### Do this
Repeat every line, exactly, from the very first through the one where "# feet and brackets" appears. Add nothing else.

§

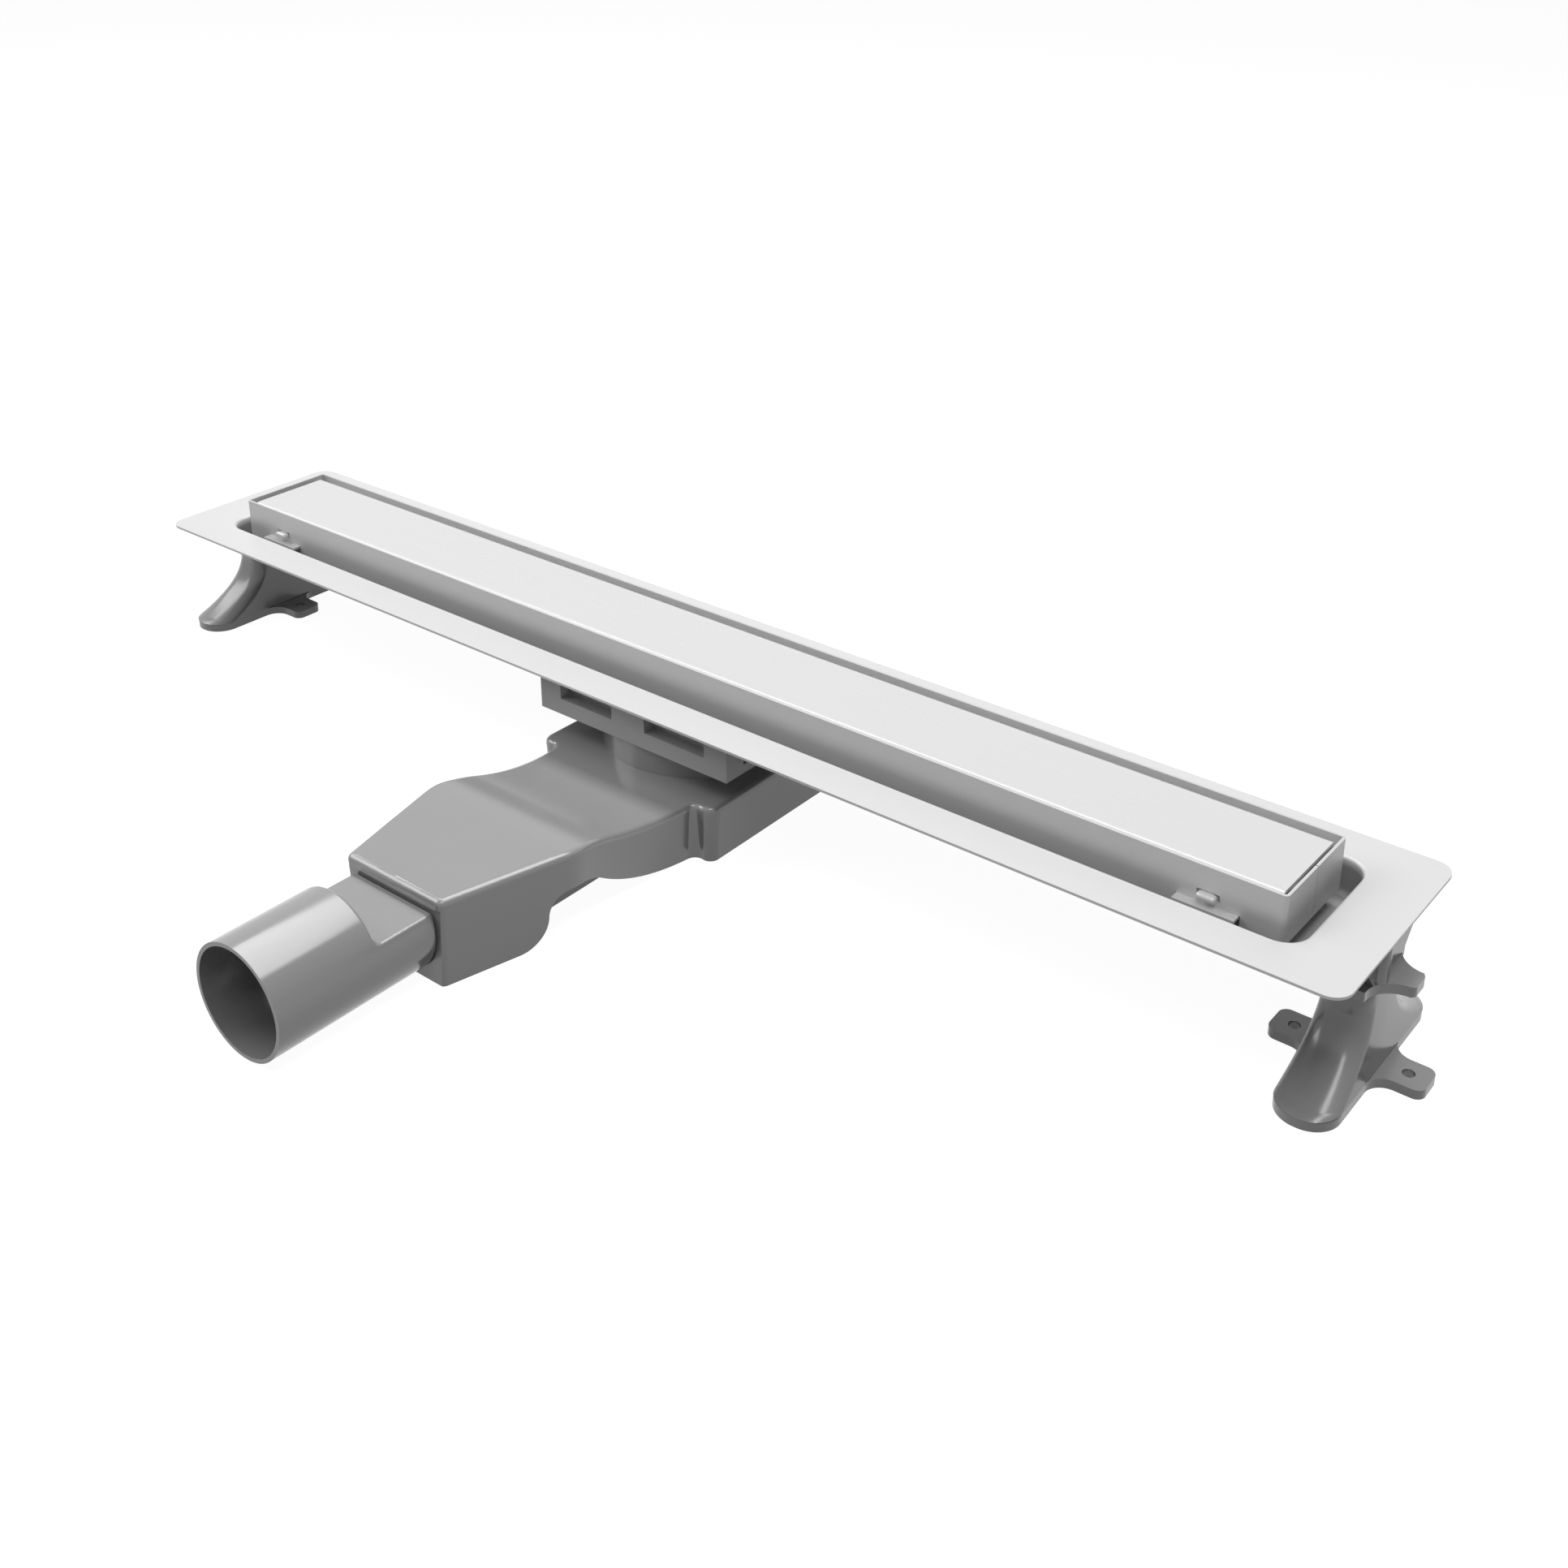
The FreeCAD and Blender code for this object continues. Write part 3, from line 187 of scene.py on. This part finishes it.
def turned_metal(name, shade, gloss):
    """Turned metal: close rings round the Z axis move the colour, roughness and bump."""
    material, shader, place = finish_of(name, {"Metallic": 0.9})
    rings = place.grain((0.15, 0.15, 1), size=0.0006)
    feed(shader,
         base_color=place.tint(rings, scaled_shade(shade, 0.9), shade),
         roughness=rings * 0.12 + gloss,
         normal=place.relief(rings, 0.00002))
    return material


dress(turned_metal("turned_steel", shade=(0.72, 0.72, 0.73), gloss=0.24),
      "levelling_screws", "levelling_nuts", "foot_screws")


# Mounting block: light grey moulding under the middle of the trough, matte, with a faint
# unevenness of colour as such thick mouldings have.

def moulding(name, shade, grain_size, depth, gloss, uneven=0.05, sheen=0.5):
    """Moulded plastic: a fine even grain on the surface and wide soft clouds in the colour."""
    material, shader, place = finish_of(name, {"Metallic": 0.0, "IOR": 1.5,
                                               "Specular IOR Level": sheen})
    specks = place.grain(even, grain_size, detail=2.0)
    cloud = place.grain(even, size=0.045, detail=2.0)
    darker = scaled_shade(shade, 1 - uneven)
    lighter = scaled_shade(shade, 1 + uneven)
    feed(shader,
         base_color=place.tint(cloud * 0.7 + specks * 0.3, darker, lighter),
         roughness=specks * 0.1 + cloud * 0.06 + (gloss - 0.08),
         normal=place.relief(specks, depth))
    return material


block_moulding = moulding("block_moulding", shade=(0.5, 0.5, 0.5), grain_size=0.0009,
                          depth=0.00006, gloss=0.5)
dress(block_moulding, "mounting_block")


# Trap, neck, adaptor, feet and brackets: mid grey moulded plastic with a semi-gloss skin. The
# feet and brackets are a shade darker and less glossy than the trap.

trap_grey = moulding("grey_moulding", shade=(0.34, 0.34, 0.34), grain_size=0.0007,
                     depth=0.000006, gloss=0.17, sheen=0.9)
dress(trap_grey, "trap_body", "neck_ring", "outlet_adaptor")
foot_grey = moulding("foot_moulding", shade=(0.31, 0.31, 0.31), grain_size=0.0007,
                     depth=0.000004, gloss=0.21, sheen=0.8)
dress(foot_grey, "foot_left", "foot_right", "bracket_left", "bracket_right")


# Foot ramps: each lower foot's ramp is a thin moulded skin that sweeps from the narrow neck down
# to the round toe in one hollow curve, part of the foot and of the same grey moulding.

foot_plate = 0.004
neck_half_length = 0.0154
neck_half_width = 0.01
neck_corner = 0.007
toe_half_width = 0.0126
toe_corner = 0.0121
ramp_over_foot = 0.00005
ramp_ends_sunk = 0.00002
ramp_power = 2.9
ramp_levels = 61
ramp_turns = 120


def skin(name, points, material):
    """A smooth skin through rising rows of points, each row a ring, with flat ends."""
    rows, ring = points.shape[:2]
    corner = np.arange(rows * ring).reshape(rows, ring)
    after = np.roll(corner, -1, axis=1)
    faces = np.stack([corner[:-1], after[:-1], after[1:], corner[1:]], axis=-1).reshape(-1, 4)
    ends = [corner[0, ::-1].tolist(), corner[-1].tolist()]
    mesh = bpy.data.meshes.new(name)
    mesh.from_pydata(points.reshape(-1, 3), [], faces.tolist() + ends)
    mesh.polygons.foreach_set("use_smooth", np.arange(len(faces) + len(ends)) < len(faces))
    mesh.materials.append(material)
    piece = bpy.data.objects.new(name, mesh)
    bpy.context.scene.collection.objects.link(piece)
    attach(piece, "root")


def ramp(foot):
    """Round rectangles at rising height over the foot's own ramp, each drawn once by the angle.

    The half length falls from toe to neck as the power ramp_power of the height still to go.
    The corner radius falls with it, and the half width with its square root. The skin stands
    ramp_over_foot outside the solid, and both its ends lie ramp_ends_sunk inside it.
    """
    low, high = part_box(foot)
    share = np.linspace(0, 1, ramp_levels)[:, None]
    angle = np.linspace(0, 2 * np.pi, ramp_turns, endpoint=False)[None, :]
    spread = (1 - share) ** ramp_power
    half_length = neck_half_length + ramp_over_foot + (high.y - neck_half_length) * spread
    half_width = neck_half_width + ramp_over_foot + (toe_half_width - neck_half_width) * np.sqrt(spread)
    corner = neck_corner + (toe_corner - neck_corner) * spread
    across = np.sign(np.cos(angle)) * (half_width - corner) + corner * np.cos(angle)
    along = np.sign(np.sin(angle)) * (half_length - corner) + corner * np.sin(angle)
    height = foot_plate - ramp_ends_sunk + (high.z - foot_plate) * share + 0 * angle
    return np.stack([(low.x + high.x) / 2 + across, along, height], axis=-1)


skin("foot_ramp_left", ramp("foot_left"), foot_grey)
skin("foot_ramp_right", ramp("foot_right"), foot_grey)


# Tongue ends: where a cross bar's tongue comes out of the frame's window its end is pressed into
# a small rounded lug, the same stainless as the bar.

lug_half_width = 0.004
lug_half_depth = 0.0019
lug_half_height = 0.0014
lug_set_back = 0.0004
lug_above_bar = 0.00045
lug_pole = 0.48 * np.pi
lug_levels = 25
lug_turns = 48


def lug(bar, outwards):
    """A rounded bar end: a superellipsoid, power 4 in plan and power 3 in height.

    outwards is -1 for the bar's front end and 1 for its back end. Its poles are trimmed, and
    the skin closes them flat.
    """
    low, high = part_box(bar)
    centre = (low + high) / 2
    rise = np.linspace(-lug_pole, lug_pole, lug_levels)[:, None]
    angle = np.linspace(0, 2 * np.pi, lug_turns, endpoint=False)[None, :]
    outline = np.abs(np.cos(rise)) ** (2 / 3)
    across = outline * np.sign(np.cos(angle)) * np.abs(np.cos(angle)) ** 0.5
    along = outline * np.sign(np.sin(angle)) * np.abs(np.sin(angle)) ** 0.5
    height = np.sign(np.sin(rise)) * np.abs(np.sin(rise)) ** (2 / 3) + 0 * angle
    return np.stack([centre.x + lug_half_width * across,
                     outwards * (high.y - lug_set_back) + lug_half_depth * along,
                     centre.z + lug_above_bar + lug_half_height * height], axis=-1)


bright_bar = satin_sheet("lug_satin", shade=(0.8, 0.8, 0.805), along=along_x, metal=0.2, gloss=0.24)
for end in ("left", "right"):
    for side, outwards in (("front", -1), ("back", 1)):
        skin(f"tongue_{side}_{end}", lug(f"support_bar_{end}", outwards), bright_bar)


# Parts inside the neck: clamp ring, dip tube and strainer, moulded in a duller grey. The ring
# holds the trough's floor down on the block, and the other two lift out for cleaning.

inner_moulding = moulding("inner_moulding", shade=(0.36, 0.36, 0.37), grain_size=0.0007,
                          depth=0.00003, gloss=0.4)
dress(inner_moulding, "clamp_ring", "trap_insert", "strainer")


# Seals: black rubber with a dull, slightly dusty skin. Each sits where two pieces meet and keeps
# the water in.

seal_rubber = moulding("seal_rubber", shade=(0.03, 0.03, 0.03), grain_size=0.0005,
                       depth=0.00004, gloss=0.68, uneven=0.25)
dress(seal_rubber, "floor_seal", "insert_o_ring", "outlet_seal")


# Studio: a pale floor that stays white to the camera apart from the drain's soft shadow, a white
# surround, and three soft lamps whose reflections draw the light lines on rims, pipe and feet.

floor_width = 30
floor_below = 0.0002
floor_shade = 0.2
floor_glow = 0.95
surround_light = 0.07


def seen_directly(start):
    """1 for rays from the camera or from a reflection or through glass, otherwise 0."""
    from_camera = start.node("ShaderNodeLightPath", {}, {}, "Is Camera Ray")
    reflected = start.node("ShaderNodeLightPath", {}, {}, "Is Glossy Ray")
    through_glass = start.node("ShaderNodeLightPath", {}, {}, "Is Transmission Ray")
    return start.maths("MAXIMUM", start.maths("MAXIMUM", from_camera, reflected), through_glass)


bpy.ops.mesh.primitive_plane_add(size=floor_width, location=(0, 0, -floor_below))
floor = bpy.context.object
floor.name = "studio_floor"
floor_paint = bpy.data.materials.new("studio_floor_paint")
floor_paint.use_nodes = True
floor_tree = floor_paint.node_tree
floor_shader = floor_tree.nodes["Principled BSDF"]
floor_shader.inputs["Base Color"].default_value = (floor_shade, floor_shade, floor_shade, 1)
floor_shader.inputs["Roughness"].default_value = 1.0
floor_shader.inputs["Specular IOR Level"].default_value = 0.0
floor_shader.inputs["Emission Color"].default_value = (1, 1, 1, 1)
glow = seen_directly(Reading(floor_tree)) * floor_glow
floor_tree.links.new(glow.socket, floor_shader.inputs["Emission Strength"])
floor.data.materials.append(floor_paint)

world = bpy.data.worlds.new("studio_surround")
world.use_nodes = True
bpy.context.scene.world = world
surround = world.node_tree.nodes["Background"]
surround.inputs["Color"].default_value = (1, 1, 1, 1)
brightness = seen_directly(Reading(world.node_tree)) * (1 - surround_light) + surround_light
world.node_tree.links.new(brightness.socket, surround.inputs["Strength"])


def soft_lamp(name, place, aim, size, power):
    """An area lamp of that width and height at place, facing aim."""
    lamp = bpy.data.lights.new(name, "AREA")
    lamp.shape = "RECTANGLE"
    lamp.size, lamp.size_y = size
    lamp.energy = power
    holder = bpy.data.objects.new(name, lamp)
    bpy.context.scene.collection.objects.link(holder)
    holder.location = place
    holder.rotation_euler = (Vector(aim) - Vector(place)).to_track_quat("-Z", "Y").to_euler()


soft_lamp("left_softbox", place=(-1.5, -0.7, 1.3), aim=(0, 0, 0), size=(1.5, 0.9), power=16)
soft_lamp("overhead_softbox", place=(-0.2, 0.5, 1.5), aim=(-0.2, 0, 0), size=(2.4, 0.45), power=17)
soft_lamp("right_softbox", place=(0.62, -0.4, 1.5), aim=(0.62, 0, 0), size=(0.45, 1.2), power=8)


# Camera: the photograph's own standpoint, right of the outlet and above the channel. Its place,
# direction and lens follow from the drain's straight edges in the photograph.

lens = bpy.data.cameras.new("photo_camera")
lens.sensor_width = 36.0
lens.lens = 43.0
lens.shift_y = -0.1791
camera = bpy.data.objects.new("photo_camera", lens)
bpy.context.scene.collection.objects.link(camera)
standpoint = Matrix.Translation((0.521374, -0.585699, 0.461549))
right = Vector((0.780145, 0.625599, 0.000031))
up = Vector((-0.235233, 0.293299, 0.926629))
back = Vector((0.579689, -0.722912, 0.375977))
camera.matrix_world = standpoint @ Matrix((right, up, back)).transposed().to_4x4()
bpy.context.scene.camera = camera
bpy.context.scene.view_settings.view_transform = "Standard"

§

### Exercise response
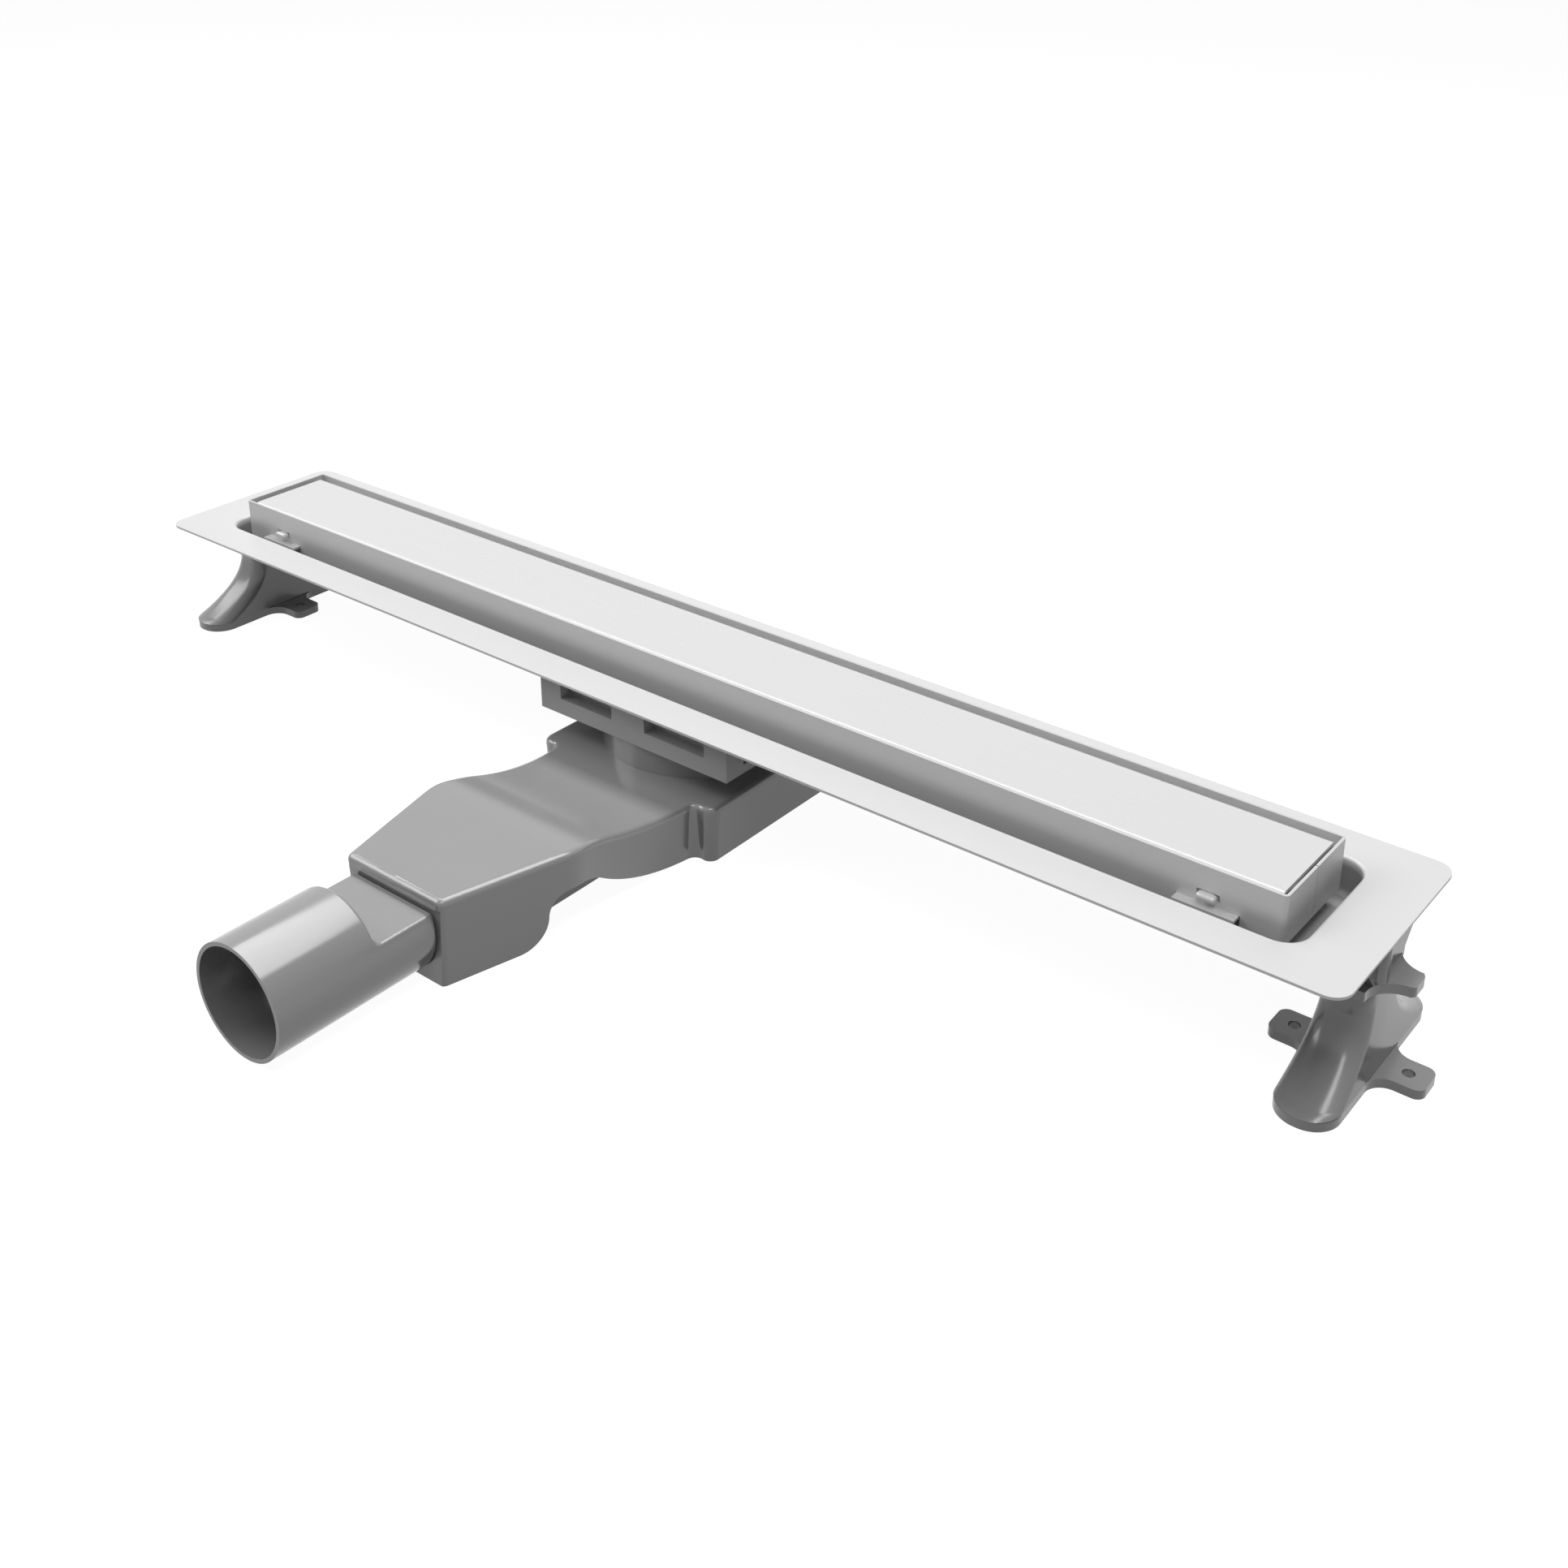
The FreeCAD and Blender code for this object continues. Write part 3, from line 187 of scene.py on. This part finishes it.
def turned_metal(name, shade, gloss):
    """Turned metal: close rings round the Z axis move the colour, roughness and bump."""
    material, shader, place = finish_of(name, {"Metallic": 0.9})
    rings = place.grain((0.15, 0.15, 1), size=0.0006)
    feed(shader,
         base_color=place.tint(rings, scaled_shade(shade, 0.9), shade),
         roughness=rings * 0.12 + gloss,
         normal=place.relief(rings, 0.00002))
    return material


dress(turned_metal("turned_steel", shade=(0.72, 0.72, 0.73), gloss=0.24),
      "levelling_screws", "levelling_nuts", "foot_screws")


# Mounting block: light grey moulding under the middle of the trough, matte, with a faint
# unevenness of colour as such thick mouldings have.

def moulding(name, shade, grain_size, depth, gloss, uneven=0.05, sheen=0.5):
    """Moulded plastic: a fine even grain on the surface and wide soft clouds in the colour."""
    material, shader, place = finish_of(name, {"Metallic": 0.0, "IOR": 1.5,
                                               "Specular IOR Level": sheen})
    specks = place.grain(even, grain_size, detail=2.0)
    cloud = place.grain(even, size=0.045, detail=2.0)
    darker = scaled_shade(shade, 1 - uneven)
    lighter = scaled_shade(shade, 1 + uneven)
    feed(shader,
         base_color=place.tint(cloud * 0.7 + specks * 0.3, darker, lighter),
         roughness=specks * 0.1 + cloud * 0.06 + (gloss - 0.08),
         normal=place.relief(specks, depth))
    return material


block_moulding = moulding("block_moulding", shade=(0.5, 0.5, 0.5), grain_size=0.0009,
                          depth=0.00006, gloss=0.5)
dress(block_moulding, "mounting_block")


# Trap, neck, adaptor, feet and brackets: mid grey moulded plastic with a semi-gloss skin. The
# feet and brackets are a shade darker and less glossy than the trap.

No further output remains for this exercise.